## Data lines:
^^^^^^^^

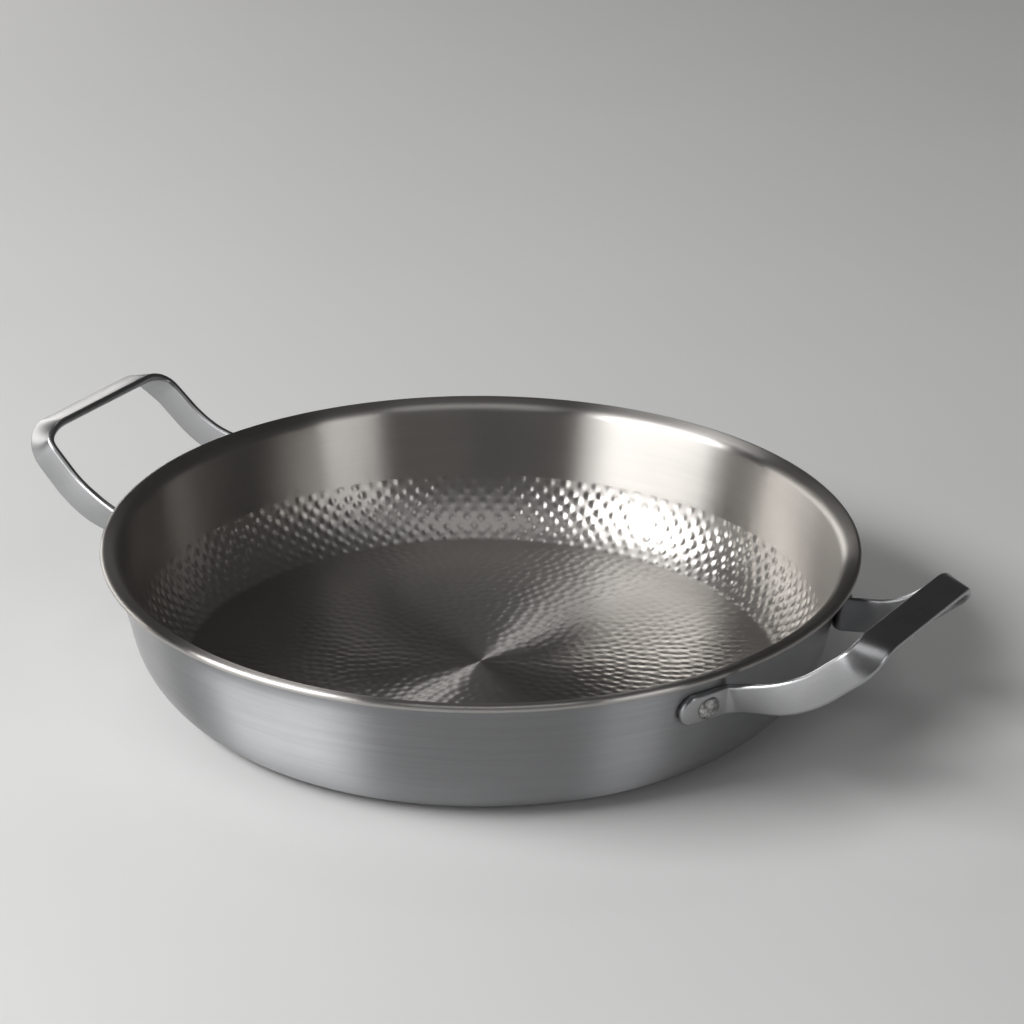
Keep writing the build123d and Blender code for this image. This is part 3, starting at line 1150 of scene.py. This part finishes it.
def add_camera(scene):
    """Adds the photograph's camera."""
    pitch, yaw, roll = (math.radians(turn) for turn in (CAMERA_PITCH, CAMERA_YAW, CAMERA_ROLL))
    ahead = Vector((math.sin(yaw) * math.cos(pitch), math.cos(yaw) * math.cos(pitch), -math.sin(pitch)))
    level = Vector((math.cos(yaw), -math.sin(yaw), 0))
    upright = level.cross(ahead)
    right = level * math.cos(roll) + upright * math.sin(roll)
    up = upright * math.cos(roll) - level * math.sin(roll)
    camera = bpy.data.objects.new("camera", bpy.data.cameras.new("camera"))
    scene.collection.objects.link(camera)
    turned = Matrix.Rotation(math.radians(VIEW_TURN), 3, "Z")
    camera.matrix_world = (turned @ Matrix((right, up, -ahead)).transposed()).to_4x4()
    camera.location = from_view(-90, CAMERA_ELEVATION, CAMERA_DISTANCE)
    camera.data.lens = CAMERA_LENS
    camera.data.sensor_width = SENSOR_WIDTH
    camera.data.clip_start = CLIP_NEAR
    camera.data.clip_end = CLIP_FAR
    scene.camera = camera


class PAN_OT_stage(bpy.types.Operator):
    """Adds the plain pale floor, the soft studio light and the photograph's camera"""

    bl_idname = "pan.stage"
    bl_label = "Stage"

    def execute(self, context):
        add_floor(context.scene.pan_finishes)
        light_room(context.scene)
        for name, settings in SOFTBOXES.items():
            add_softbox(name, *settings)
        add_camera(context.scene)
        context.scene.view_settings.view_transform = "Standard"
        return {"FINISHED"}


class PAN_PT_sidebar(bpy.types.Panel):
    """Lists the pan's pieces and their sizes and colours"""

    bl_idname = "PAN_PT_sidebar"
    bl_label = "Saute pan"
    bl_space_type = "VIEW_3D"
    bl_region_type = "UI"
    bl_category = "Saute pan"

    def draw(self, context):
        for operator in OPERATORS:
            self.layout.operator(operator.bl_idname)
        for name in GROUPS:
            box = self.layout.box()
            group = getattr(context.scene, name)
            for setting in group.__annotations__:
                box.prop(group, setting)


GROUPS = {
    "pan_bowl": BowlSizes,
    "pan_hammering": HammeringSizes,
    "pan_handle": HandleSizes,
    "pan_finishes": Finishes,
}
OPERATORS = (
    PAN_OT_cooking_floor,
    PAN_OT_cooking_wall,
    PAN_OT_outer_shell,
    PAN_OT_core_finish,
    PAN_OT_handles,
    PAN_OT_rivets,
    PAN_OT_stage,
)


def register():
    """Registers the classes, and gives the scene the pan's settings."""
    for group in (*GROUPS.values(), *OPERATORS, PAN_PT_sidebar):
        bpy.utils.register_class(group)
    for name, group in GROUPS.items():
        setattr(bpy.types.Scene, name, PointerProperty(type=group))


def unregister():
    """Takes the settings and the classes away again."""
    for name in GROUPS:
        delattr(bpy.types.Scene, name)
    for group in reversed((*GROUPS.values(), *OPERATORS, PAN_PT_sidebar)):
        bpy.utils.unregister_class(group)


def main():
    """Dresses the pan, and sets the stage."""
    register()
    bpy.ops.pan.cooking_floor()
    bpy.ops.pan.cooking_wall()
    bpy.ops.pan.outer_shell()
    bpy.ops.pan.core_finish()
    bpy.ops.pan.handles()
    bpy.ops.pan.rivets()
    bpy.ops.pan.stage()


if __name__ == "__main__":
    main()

^^^^^^^^

Repeat every line of the data, exactly and in full.

## Answer below:
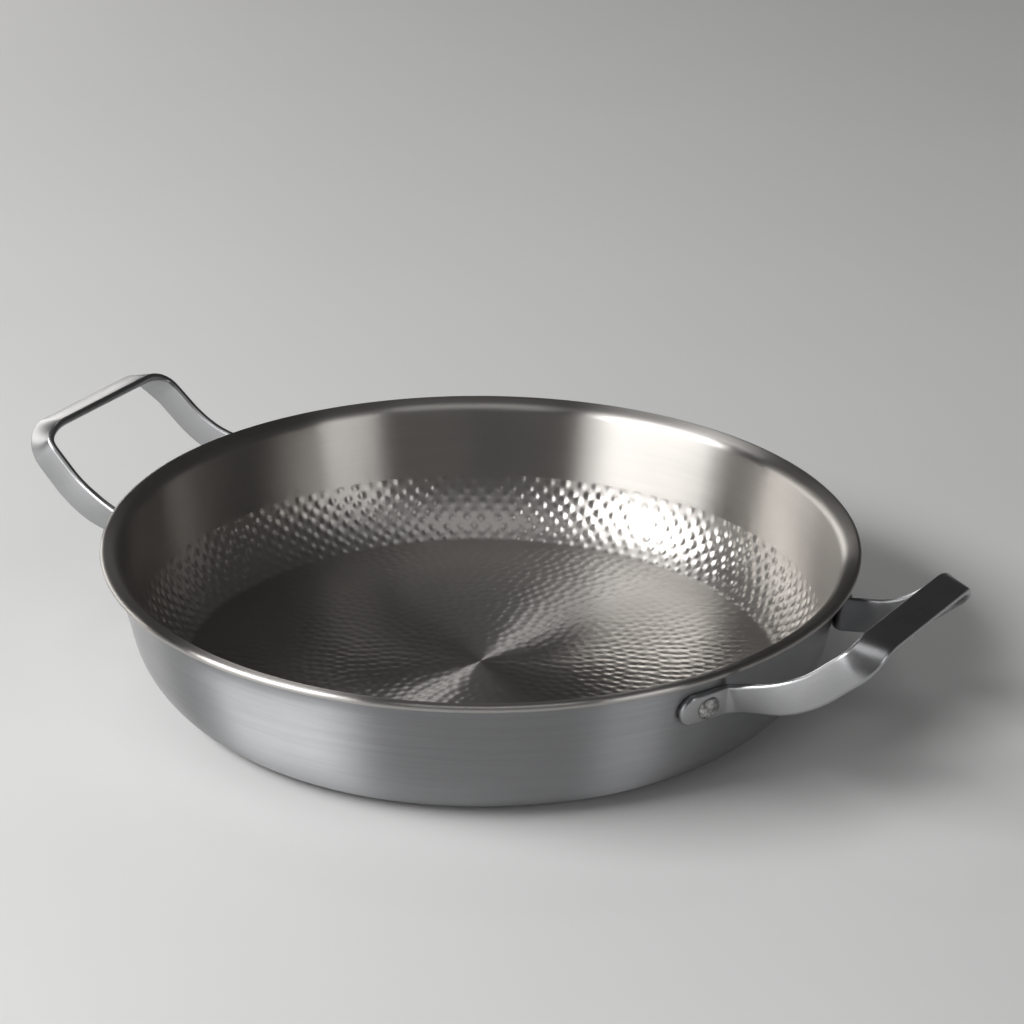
Keep writing the build123d and Blender code for this image. This is part 3, starting at line 1150 of scene.py. This part finishes it.
def add_camera(scene):
    """Adds the photograph's camera."""
    pitch, yaw, roll = (math.radians(turn) for turn in (CAMERA_PITCH, CAMERA_YAW, CAMERA_ROLL))
    ahead = Vector((math.sin(yaw) * math.cos(pitch), math.cos(yaw) * math.cos(pitch), -math.sin(pitch)))
    level = Vector((math.cos(yaw), -math.sin(yaw), 0))
    upright = level.cross(ahead)
    right = level * math.cos(roll) + upright * math.sin(roll)
    up = upright * math.cos(roll) - level * math.sin(roll)
    camera = bpy.data.objects.new("camera", bpy.data.cameras.new("camera"))
    scene.collection.objects.link(camera)
    turned = Matrix.Rotation(math.radians(VIEW_TURN), 3, "Z")
    camera.matrix_world = (turned @ Matrix((right, up, -ahead)).transposed()).to_4x4()
    camera.location = from_view(-90, CAMERA_ELEVATION, CAMERA_DISTANCE)
    camera.data.lens = CAMERA_LENS
    camera.data.sensor_width = SENSOR_WIDTH
    camera.data.clip_start = CLIP_NEAR
    camera.data.clip_end = CLIP_FAR
    scene.camera = camera


class PAN_OT_stage(bpy.types.Operator):
    """Adds the plain pale floor, the soft studio light and the photograph's camera"""

    bl_idname = "pan.stage"
    bl_label = "Stage"

    def execute(self, context):
        add_floor(context.scene.pan_finishes)
        light_room(context.scene)
        for name, settings in SOFTBOXES.items():
            add_softbox(name, *settings)
        add_camera(context.scene)
        context.scene.view_settings.view_transform = "Standard"
        return {"FINISHED"}


class PAN_PT_sidebar(bpy.types.Panel):
    """Lists the pan's pieces and their sizes and colours"""

    bl_idname = "PAN_PT_sidebar"
    bl_label = "Saute pan"
    bl_space_type = "VIEW_3D"
    bl_region_type = "UI"
    bl_category = "Saute pan"

    def draw(self, context):
        for operator in OPERATORS:
            self.layout.operator(operator.bl_idname)
        for name in GROUPS:
            box = self.layout.box()
            group = getattr(context.scene, name)
            for setting in group.__annotations__:
                box.prop(group, setting)


GROUPS = {
    "pan_bowl": BowlSizes,
    "pan_hammering": HammeringSizes,
    "pan_handle": HandleSizes,
    "pan_finishes": Finishes,
}
OPERATORS = (
    PAN_OT_cooking_floor,
    PAN_OT_cooking_wall,
    PAN_OT_outer_shell,
    PAN_OT_core_finish,
    PAN_OT_handles,
    PAN_OT_rivets,
    PAN_OT_stage,
)


def register():
    """Registers the classes, and gives the scene the pan's settings."""
    for group in (*GROUPS.values(), *OPERATORS, PAN_PT_sidebar):
        bpy.utils.register_class(group)
    for name, group in GROUPS.items():
        setattr(bpy.types.Scene, name, PointerProperty(type=group))


def unregister():
    """Takes the settings and the classes away again."""
    for name in GROUPS:
        delattr(bpy.types.Scene, name)
    for group in reversed((*GROUPS.values(), *OPERATORS, PAN_PT_sidebar)):
        bpy.utils.unregister_class(group)


def main():
    """Dresses the pan, and sets the stage."""
    register()
    bpy.ops.pan.cooking_floor()
    bpy.ops.pan.cooking_wall()
    bpy.ops.pan.outer_shell()
    bpy.ops.pan.core_finish()
    bpy.ops.pan.handles()
    bpy.ops.pan.rivets()
    bpy.ops.pan.stage()


if __name__ == "__main__":
    main()